When exploring your options for a mortgage on your new home, there are a range of factors to consider. If you find having the choice in the first place to be overwhelming, it is important to understand what the differences between a fixed rate and a variable rate really are. This way, you can be better informed to make the best decision for your own personal circumstances.
A fixed rate mortgage means you are consistently charged the same interest rate each month for the entire duration of your mortgage until you either renew it or pay if off completely. Some home owners may take comfort in this option because they know what they need to pay every bill cycle and there are no surprises. On the other hand, if there is a significant drop in interest rates, someone locked in to a higher rate will suddenly be paying more than they probably needed to be.

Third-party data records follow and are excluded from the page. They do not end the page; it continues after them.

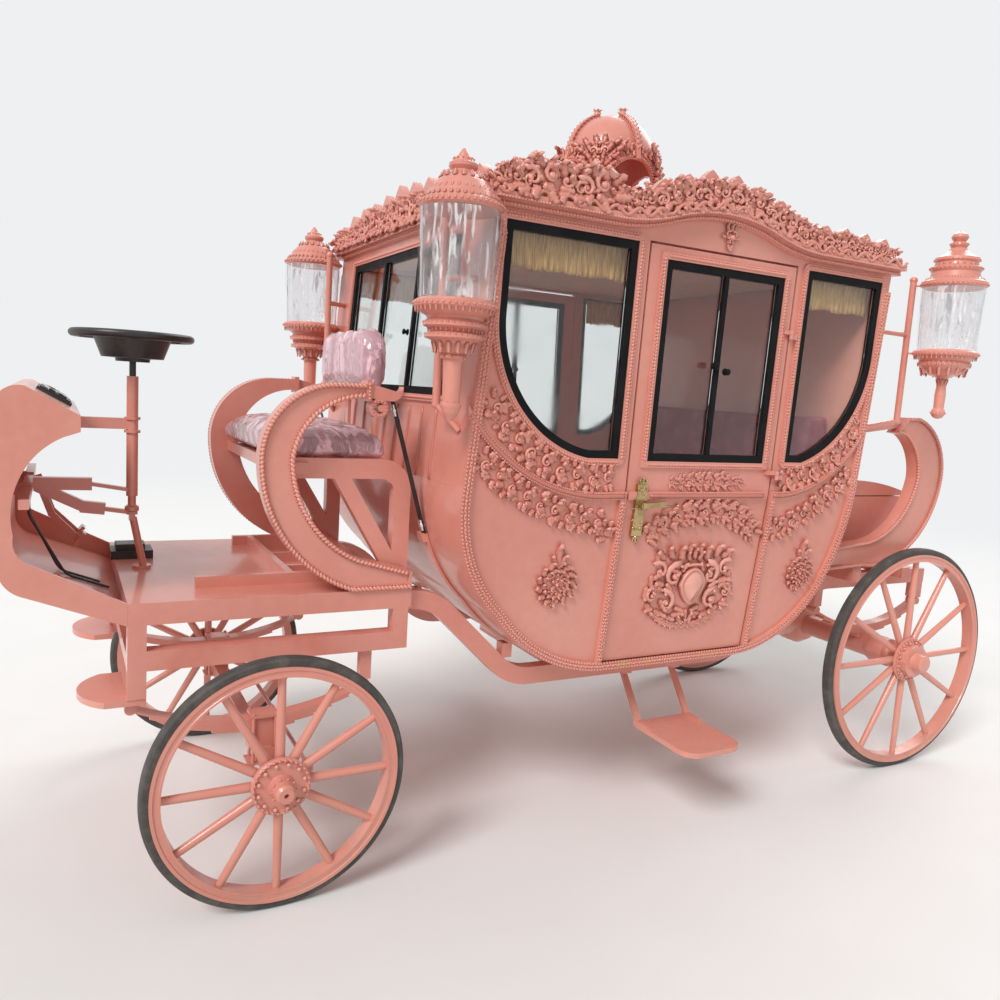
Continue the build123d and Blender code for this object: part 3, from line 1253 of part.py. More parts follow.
# Door steps, straps and control cables.
def build_small():
    front, rear, inner, outer, corner = 1615, 1305, 622, 1005, 75
    cut = corner * (1 - sqrt(0.5))
    tread = outline(
        Line((rear, inner), (front, inner)), Line((front, inner), (front, outer - corner)),
        ThreePointArc((front, outer - corner), (front - cut, outer - cut), (front - corner, outer)),
        Line((front - corner, outer), (rear + corner, outer)),
        ThreePointArc((rear + corner, outer), (rear + cut, outer - cut), (rear, outer - corner)),
        Line((rear, outer - corner), (rear, inner)),
    )
    plate = Pos(0, 0, step_tread_z - 22) * extrude(tread, amount=22)
    under = Pos(0, 0, step_tread_z - 23) * extrude(offset(tread, amount=-8, kind=Kind.INTERSECTION), amount=17)
    step = plate - under
    rail_foot = rail_low_z - rail_height / 2 - seat_gap
    for x in (rear, front - 30):
        flange = block((x - 10, x + 40), (rail_y - 30, rail_y + 30), (rail_foot - 8, rail_foot))
        arm = bar((x + 15, rail_y - 10, rail_foot), (x + 15, inner + 22, step_tread_z - 6), 30, 14)
        heel = block((x, x + 30), (inner - 5, inner + 100), (step_tread_z - 1, step_tread_z + 10))
        step = step + flange + arm + heel
    step = step - block((1200, 1700), (400, 600), (rail_foot, rail_foot + 60))
    keep("door_steps", both_sides(step))

    top = (2800, front_scroll_y - 25, 1768)
    foot = (2641, rail_y + 16, 1262 + seat_gap)
    strap = bar(top, foot, 28, 6)
    strap = strap - block((2500, 2700), (400, 700), (1100, 1262 + seat_gap)) - block((2700, 2900), (400, 700), (1767, 1900))
    keep("straps", both_sides(strap))

    slope = (1092 - (platform_top_z - beam_height)) / (4005 - platform_front_x)
    sheet = platform_top_z - beam_height + cowl_sheet * sqrt(1 + slope * slope)
    lift = (cable_radius + seat_gap) * sqrt(1 + slope * slope)
    cables = []
    # y of the cable, x of the bend at the sheet and x of its end
    for y, bend_x, end_x in ((60, 3905, 3770), (110, 3885, 3740)):
        path = FilletPolyline(
            Vector(4002, y, 1372 - seat_gap), Vector(4002, y, 1285),
            Vector(bend_x, y, sheet + lift + slope * (bend_x - platform_front_x)),
            Vector(end_x, y, sheet + lift + slope * (end_x - platform_front_x)), radius=cable_bend)
        start = Plane(origin=path @ 0, z_dir=path % 0)
        cables.append(sweep(start * Circle(cable_radius), path=path))
    keep("control_cables", fused(cables))


def main():
    build_wheels()
    build_front_axle()
    build_springs()
    build_rear_axle()
    build_chassis()
    build_platform()
    build_cowl()
    build_controls()
    build_seat()
    build_scrolls()
    build_tub()
    build_end_walls()
    build_sides()
    build_windows()
    build_roof()
    build_crown()
    build_lamps()
    build_trunk()
    build_small()
    os.makedirs("parts", exist_ok=True)
    for name, piece in nodes.items():
        export_step(Pos(-origin_x, 0, 0) * piece, f"parts/{name}.step")


main()
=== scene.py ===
"""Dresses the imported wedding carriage: finishes, mouldings, carving, glass and upholstery."""

import random
from math import asin, atan2, cos, degrees, hypot, pi, radians, sin, sqrt

import bpy
import numpy as np
from mathutils import Matrix, Vector


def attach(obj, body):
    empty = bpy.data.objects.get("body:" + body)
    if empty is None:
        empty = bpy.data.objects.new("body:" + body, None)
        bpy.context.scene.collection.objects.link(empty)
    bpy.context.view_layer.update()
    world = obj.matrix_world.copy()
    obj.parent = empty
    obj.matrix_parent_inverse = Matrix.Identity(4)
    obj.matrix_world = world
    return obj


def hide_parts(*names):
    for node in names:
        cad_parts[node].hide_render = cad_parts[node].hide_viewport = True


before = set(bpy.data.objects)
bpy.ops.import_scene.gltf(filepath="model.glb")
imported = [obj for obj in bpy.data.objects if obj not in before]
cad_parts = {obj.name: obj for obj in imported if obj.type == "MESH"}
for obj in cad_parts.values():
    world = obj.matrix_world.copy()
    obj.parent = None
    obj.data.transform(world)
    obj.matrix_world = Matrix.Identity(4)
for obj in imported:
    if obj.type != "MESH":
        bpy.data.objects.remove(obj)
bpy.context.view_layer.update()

bl_info = {
    "name": "Wedding carriage dressing",
    "version": (1, 0, 0),
    "blender": (4, 5, 0),
    "location": "3D View > Sidebar > Carriage",
    "description": "Finishes, mouldings, carving, glass and upholstery for a closed wedding carriage",
    "category": "Object",
}

# Lengths in the tables are millimetres, with x counted forward from the rear axle.
MIDDLE_X = 1748.5
MM = 0.001
SILL_Z, BELT_Z, EAVE_Z = 715, 1455, 2455
SILL_Y, BELT_Y, EAVE_Y = 766, 850, 882
FRONT_BELT_X, FRONT_EAVE_X, REAR_BELT_X, REAR_EAVE_X = 2650, 2580, 632, 582
CORNICE_TOP_Z = 2498
ROOF_TOP_Z = 2648
ARCH = (2110, 1590, 1070, 85)


# ---------------------------------------------------------------- settings
def colour_setting(name, description, default):
    return bpy.props.FloatVectorProperty(
        name=name, description=description, subtype="COLOR", size=3, default=default, min=0.0, max=1.0)


def length_setting(name, description, default, least, most):
    return bpy.props.FloatProperty(
        name=name, description=description, default=default, min=least, max=most, unit="LENGTH")


class PaintSettings(bpy.types.PropertyGroup):
    paint: colour_setting("Paint", "Salmon-pink gloss of body, wheels and frame", (0.665, 0.240, 0.180))
    # Chalk is the chalky patches and chips of the paint, and also the painted highlight on the raised parts of the
    # carving.
    chalk_and_highlight: colour_setting(
        "Chalk", "Paler pink where the gloss has gone chalky and on raised edges", (0.86, 0.43, 0.345))
    # Recess is painted shade: a deeper pink laid into the hollows of the carving, where shade falls.
    recess_shade: colour_setting("Recess", "Deeper pink in the hollows of the carving", (0.46, 0.135, 0.098))
    soil: colour_setting("Soil", "Dust and soil low on the wheels and frame", (0.36, 0.23, 0.16))


class OrnamentSettings(bpy.types.PropertyGroup):
    bead: length_setting("Bead radius", "Radius of the beads that edge the mouldings", 0.0062, 0.002, 0.02)
    bead_step: length_setting("Bead spacing", "Distance from bead to bead", 0.0145, 0.005, 0.05)


class UpholsterySettings(bpy.types.PropertyGroup):
    fringe: length_setting("Fringe", "Drop of the gold fringe inside the window heads", 0.135, 0.02, 0.3)
    fill: bpy.props.FloatProperty(
        name="Fill", description="How full the cushions are", default=0.7, min=0.0, max=1.0, subtype="FACTOR")


class StageSettings(bpy.types.PropertyGroup):
    floor: colour_setting("Floor", "Colour of the plain floor", (0.80, 0.80, 0.79))
    key: bpy.props.FloatProperty(
        name="Key light", description="Strength of the main soft light", default=2.25, min=0.0, max=10.0)
    sky: bpy.props.FloatProperty(
        name="Room light", description="Strength of the light from all round", default=0.52, min=0.0, max=3.0)


# ---------------------------------------------------------------- places on the carriage
def place(x, y, z):
    return Vector(((x - MIDDLE_X) * MM, y * MM, z * MM))


def side_y(z):
    if z < BELT_Z:
        return SILL_Y + (BELT_Y - SILL_Y) * (z - SILL_Z) / (BELT_Z - SILL_Z)
    return BELT_Y + (EAVE_Y - BELT_Y) * (z - BELT_Z) / (EAVE_Z - BELT_Z)


def front_x(z):
    return FRONT_BELT_X + (FRONT_EAVE_X - FRONT_BELT_X) * (z - BELT_Z) / (EAVE_Z - BELT_Z)


def rear_x(z):
    return REAR_BELT_X + (REAR_EAVE_X - REAR_BELT_X) * (z - BELT_Z) / (EAVE_Z - BELT_Z)


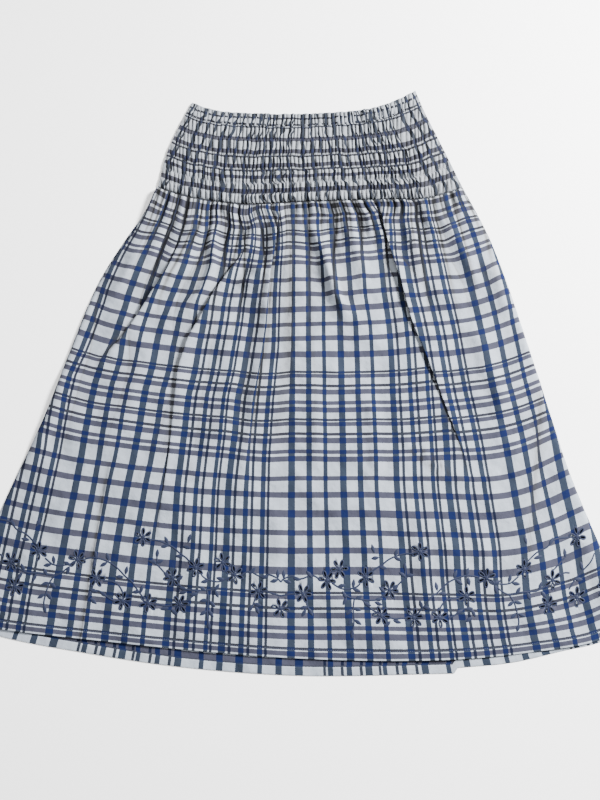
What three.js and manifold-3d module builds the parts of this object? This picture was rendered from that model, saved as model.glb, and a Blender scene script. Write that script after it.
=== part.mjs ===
// A pull-on midi skirt of light plaid cotton, laid flat with its front up.
// Millimetres: X to the right, Y towards the waist, Z up from the surface that it lies on.
// Four cut pieces: a shirred yoke and a gathered A-line skirt, each with a front and a back.
// The backs are flat sheets under the fronts. The fronts carry the puckers, gathers and folds.
import * as THREE from "three";
import { mergeVertices } from "three/addons/utils/BufferGeometryUtils.js";
import Module from "manifold-3d";

// ---- driving sizes --------------------------------------------------------------------------
const WALL = 1.4; // cloth of a front piece, with its nap and air
const BACK_WALL = 1.2; // cloth of a back piece, pressed flat under the front
const GAP = 0.3; // between neighbouring pieces, at the seams and between the layers
const CASING_HEIGHT = 24; // turned top of the yoke
const CASING_LIFT = 0.5; // how much thicker the doubled casing is
const HEM_TURN = 12; // narrow turned hem of the skirt
const HEM_LIFT = 0.5;
const STITCH_STEP = 3; // width over which a doubled edge rises

const PUCKERS = 56; // shirring puckers across the yoke
const PUCKER_LIFT = 1.2;
const PUCKER_LEAST = 0.45; // share of the lift that every pucker has
const PUCKER_MORE = 0.75; // and the uneven share on top of it
const ELASTIC_ROWS = 12; // rows of elastic thread down the yoke
const SEAM_GATHERS = 60; // gathers sewn into the waist seam
const GATHER_LIFT = 3;
const GATHER_LEAST = 0.4;
const GATHER_MORE = 0.8;
const GATHER_LENGTH = 0.3; // of the skirt's length, where they have faded away
const FRONT_COLUMNS = 80; // columns of the front's grid below the gathers
const GATHERED_ROWS = [0, 0.02, 0.045, 0.08]; // shares of the skirt's length
const OPEN_ROWS = [0.125, 0.175, 0.225, 0.275, 0.33, 0.39, 0.45, 0.52, 0.6, 0.69, 0.78, 0.88];
const SIDE_SHARE = 0.02; // of the width, over which the front bends down to its side edges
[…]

A variable rate mortgage is, quite naturally, the opposite. As the market changes, so does the interest rate on your mortgage and, therefore, the amount you owe. This option is entirely dependent on the market, but as the rates drop, so does your mortgage. Not being locked in allows you to reap the rewards when it comes to fluctuations. On the other hand, if the rates increase, you endure those too.
The end result
Obtaining a mortgage requires conducting some research and finding out some information as to which route to take, fixed or variable. Regardless of which option you choose, this is another stepping stone in homeownership that every individual who wants to purchase a property must face. Which type of mortgage is most suitable to your needs, however, is personal, but may also benefit from some professional guidance.